BEGIN
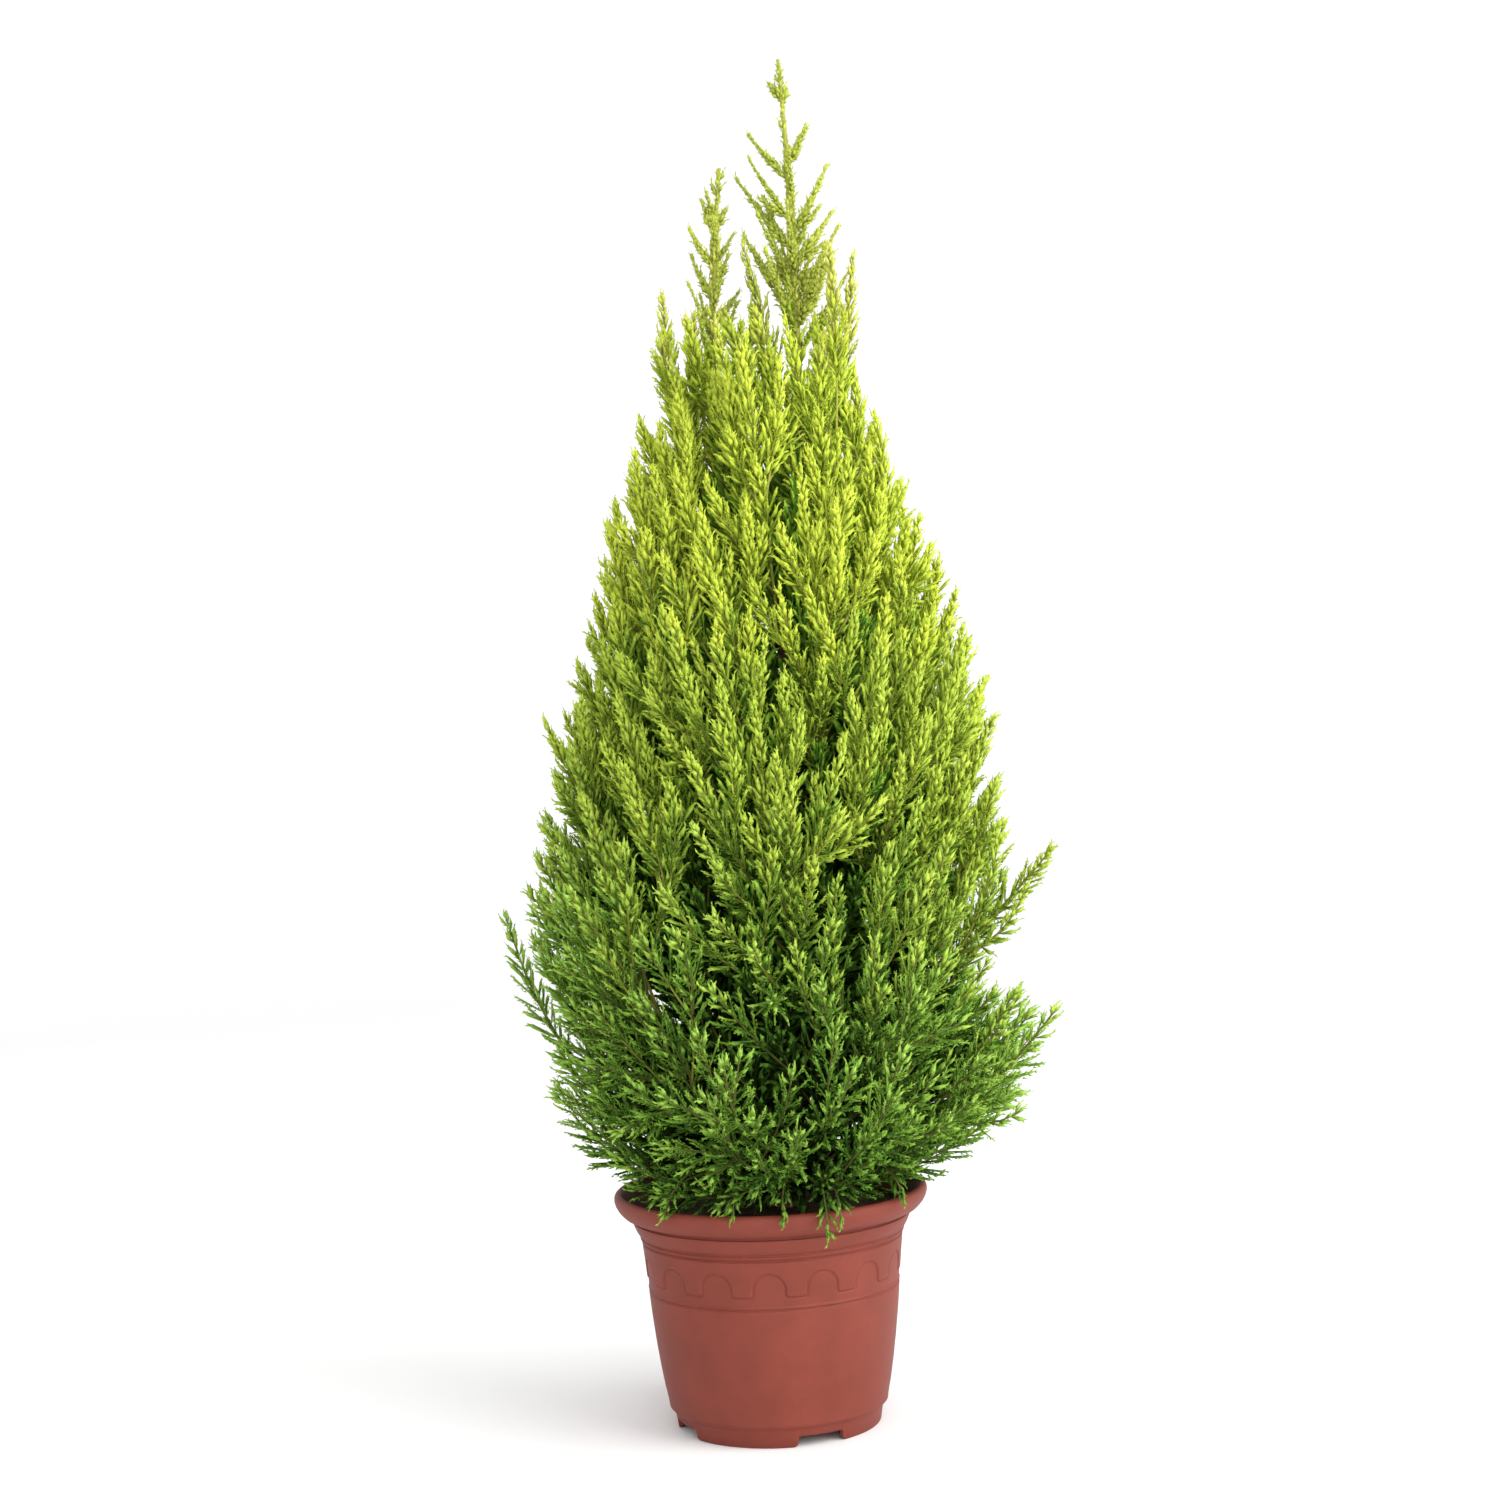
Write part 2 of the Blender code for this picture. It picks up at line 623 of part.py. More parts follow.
def add_spray(root, way, face, reach, size, fits, meshes):
    """A twig from root with a spray at its end, reaching as far as its space allows; returns its end."""
    for scale in REACH_SCALES:
        end = root + way * reach * scale
        length = min(SPRAY_LENGTH * size, SPRAY_SHARE * reach * scale)
        foot = end - way * length
        bare = [root.lerp(foot, share / 6) for share in range(2, 7)]
        for narrowing in WIDTH_SCALES:
            width = SPRAY_WIDTH * narrowing * (length / SPRAY_LENGTH) ** 0.5
            frame = spray_frame(foot, end, face)
            levels = 3 if length > LONG_SPRAY else 2
            if fits(bare + spray_samples(frame, length, width, levels)):
                meshes.append(twig_mesh([root, foot.lerp(end, 0.25)], [TWIG_RADIUS * 1.2, TWIG_RADIUS * 0.8]))
                meshes.append(spray_mesh(frame, length, width, levels))
                return end
    return None


def grow_twig(root, way, face, reach, size, rng, fits, meshes):
    """A twig that ends in a spray, and sprays in turn on its sides."""
    end = add_spray(root, way, face, reach, size, fits, meshes)
    if end is None:
        return
    across = way.cross(face).normalized()
    for number in range(SIDE_SPRAYS):
        side = across if number % 2 else -across
        side_way = (way + side * rng.uniform(0.55, 0.8) + face * rng.uniform(-0.2, 0.3)).normalized()
        place = root.lerp(end, SIDE_PLACE + 0.15 * number)
        add_spray(place, side_way, face, reach * rng.uniform(0.65, 0.85), size, fits, meshes)


def grow_mass(plan, number, stems, limbs, seed):
    """The core of one mass, and its stem, twigs and sprays."""
    rng = random.Random(seed)

    def fits(points):
        return keeps_to_space(points, plan, number, stems, limbs)

    radii = [plan.end_radius * (1 - (1 - STEM_TAPER) * step / STEM_STEPS) for step in range(STEM_STEPS + 1)]
    inside_spray = plan.stem_line[-2].lerp(plan.tip, 0.6)
    meshes = [twig_mesh(plan.stem_line[:-1] + [inside_spray], radii)]
    tip, growth = stem_place(plan, 1.0)
    length = min(SPRAY_LENGTH, 0.6 * plan.stem_length)
    frame = spray_frame(tip - growth * length, tip, growth.orthogonal())
    meshes.append(spray_mesh(frame, length, SPRAY_WIDTH * 0.7, 3))
    turn = rng.uniform(0, 2 * math.pi)
    twigs, size = (SPIRE_TWIGS, SPIRE_SPRAY) if plan.spire else (TWIGS, 1.0)
    for count in range(twigs):
        share = blend(LOWEST_TWIG, HIGHEST_TWIG, count / (twigs - 1))
        root, growth = stem_place(plan, share)
        side = growth.orthogonal().normalized()
        side.rotate(Matrix.Rotation(turn + count * GOLDEN_ANGLE, 3, growth))
        outward = (root - trunk_place(root.z)) * Vector((1, 1, 0))
        outward *= 0.0 if plan.spire else OUTWARD / max(outward.length, 0.01)
        way = (growth * TWIG_FORWARD + side + outward + Vector((0, 0, plan.lift))).normalized()
        reach = plan.stem_length * blend(REACH, REACH_AT_TIP, share) * rng.uniform(0.9, 1.1)
        face = side.cross(way).cross(way).normalized()
        grow_twig(root, way, face, reach, size, rng, fits, meshes)
    return core_mesh(plan, fits), meshes


def joined(name, core, meshes, collection):
    """The core and everything that grows through it, as one solid."""
    mass = add_object(name, core, collection)
    pieces = new_collection("mass_pieces")
    for mesh in meshes:
        add_object("mass_piece", mesh, pieces)
    boolean(mass, "UNION", pieces)
    for obj in list(pieces.objects):
        bpy.data.objects.remove(obj)
    bpy.data.collections.remove(pieces)
    main_shell_only(mass)
    return mass


def build_mass(plan, number, stems, limbs, collection, finish):
    """One mass of foliage, from the first seed that joins into a sound solid."""
    for attempt in range(SEED_TRIES):
        core, meshes = grow_mass(plan, number, stems, limbs, SEED + number + MASSES * attempt)
        mass = joined(f"foliage_{plan.name}", core, meshes, collection)
        if is_sound(mass.data):
            mass.data.materials.clear()
            mass.data.materials.append(finish)
            return mass
        bpy.data.objects.remove(mass)
    raise RuntimeError(f"no seed gives a sound solid for {plan.name}")


def build_bough(plan, trunk_cutter, collection, finish):
    radii = [plan.radius * (1 - (1 - BOUGH_TAPER) * step / BOUGH_STEPS) for step in range(BOUGH_STEPS + 1)]
    bough = limb(f"bough_{plan.name}", plan.bough_line, radii, collection, finish, 0)
    boolean(bough, "DIFFERENCE", trunk_cutter)
    return bough


def main():
    clear_scene()
    plant = new_collection("lemon_cypress")
    cutters = new_collection("cutters")
    plastic = material("pot_plastic", (0.42, 0.11, 0.075), 0.55)
    earth = material("soil", (0.035, 0.022, 0.015), 0.95)
    bark = material("bark", (0.19, 0.10, 0.065), 0.85)
    foliage = material("foliage", (0.28, 0.42, 0.05), 0.7)
    build_pot(plant, cutters, plastic)
    build_soil(plant, earth)
    trunk_cutter = build_trunk(plant, cutters, bark)
    plans = crown_plan()
    stems, limbs = crown_lines(plans)
    for number, plan in enumerate(plans):
        if plan.bough_line:
            build_bough(plan, trunk_cutter, plant, bark)
        build_mass(plan, number, stems, limbs, plant, foliage)
    cutters.hide_render = True


main()
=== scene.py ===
import math
import random
import bmesh
import bpy
import numpy as np
from mathutils import Matrix, Vector, noise


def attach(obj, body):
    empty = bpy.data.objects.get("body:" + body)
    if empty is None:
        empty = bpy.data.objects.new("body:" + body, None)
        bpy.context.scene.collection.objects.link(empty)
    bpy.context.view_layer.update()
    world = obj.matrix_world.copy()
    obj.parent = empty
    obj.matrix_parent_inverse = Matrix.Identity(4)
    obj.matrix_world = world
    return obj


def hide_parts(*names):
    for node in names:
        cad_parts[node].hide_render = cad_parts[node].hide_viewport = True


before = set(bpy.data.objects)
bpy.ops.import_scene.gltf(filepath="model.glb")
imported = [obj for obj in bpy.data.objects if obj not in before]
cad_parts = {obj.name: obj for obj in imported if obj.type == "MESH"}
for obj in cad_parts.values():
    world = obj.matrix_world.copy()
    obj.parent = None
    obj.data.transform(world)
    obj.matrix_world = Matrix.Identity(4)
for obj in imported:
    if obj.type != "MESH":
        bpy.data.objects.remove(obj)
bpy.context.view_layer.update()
print("frame loaded:", len(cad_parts), "nodes")

fullTurn = 2 * math.pi
goldenAngle = math.radians(137.5)


def between(low, high, share):
    return low + (high - low) * share


def clamp(value, low=0.0, high=1.0):
    return min(high, max(low, value))


def eased(share):
    return share * share * (3 - 2 * share)


def wobble(rng, most):
    return rng.uniform(-most, most)


def firstAbove(tops, height):
    return next(index for index, top in enumerate(tops) if height < top)


def polar(radius, angle, height):
    return (radius * math.cos(angle), radius * math.sin(angle), height)


def srgb(red, green, blue):  # a colour as read from a picture, 0 to 255
    return tuple((c / 255 / 12.92 if c < 11 else ((c / 255 + 0.055) / 1.055) ** 2.4)
                 for c in (red, green, blue))


# materials: plain ones, and ones with two tones by a noise on the piece's own coordinates

def addNode(tree, kind, values={}):
    node = tree.nodes.new(kind)
    for socket, value in values.items():
        node.inputs[socket].default_value = value
    return node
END
Repeat exactly the lines from the one containing "0.11, 0.075), 0.55)" through the one containing "before = set(bpy.data.objects)", both included, and nothing else.

    plastic = material("pot_plastic", (0.42, 0.11, 0.075), 0.55)
    earth = material("soil", (0.035, 0.022, 0.015), 0.95)
    bark = material("bark", (0.19, 0.10, 0.065), 0.85)
    foliage = material("foliage", (0.28, 0.42, 0.05), 0.7)
    build_pot(plant, cutters, plastic)
    build_soil(plant, earth)
    trunk_cutter = build_trunk(plant, cutters, bark)
    plans = crown_plan()
    stems, limbs = crown_lines(plans)
    for number, plan in enumerate(plans):
        if plan.bough_line:
            build_bough(plan, trunk_cutter, plant, bark)
        build_mass(plan, number, stems, limbs, plant, foliage)
    cutters.hide_render = True


main()
=== scene.py ===
import math
import random
import bmesh
import bpy
import numpy as np
from mathutils import Matrix, Vector, noise


def attach(obj, body):
    empty = bpy.data.objects.get("body:" + body)
    if empty is None:
        empty = bpy.data.objects.new("body:" + body, None)
        bpy.context.scene.collection.objects.link(empty)
    bpy.context.view_layer.update()
    world = obj.matrix_world.copy()
    obj.parent = empty
    obj.matrix_parent_inverse = Matrix.Identity(4)
    obj.matrix_world = world
    return obj


def hide_parts(*names):
    for node in names:
        cad_parts[node].hide_render = cad_parts[node].hide_viewport = True


before = set(bpy.data.objects)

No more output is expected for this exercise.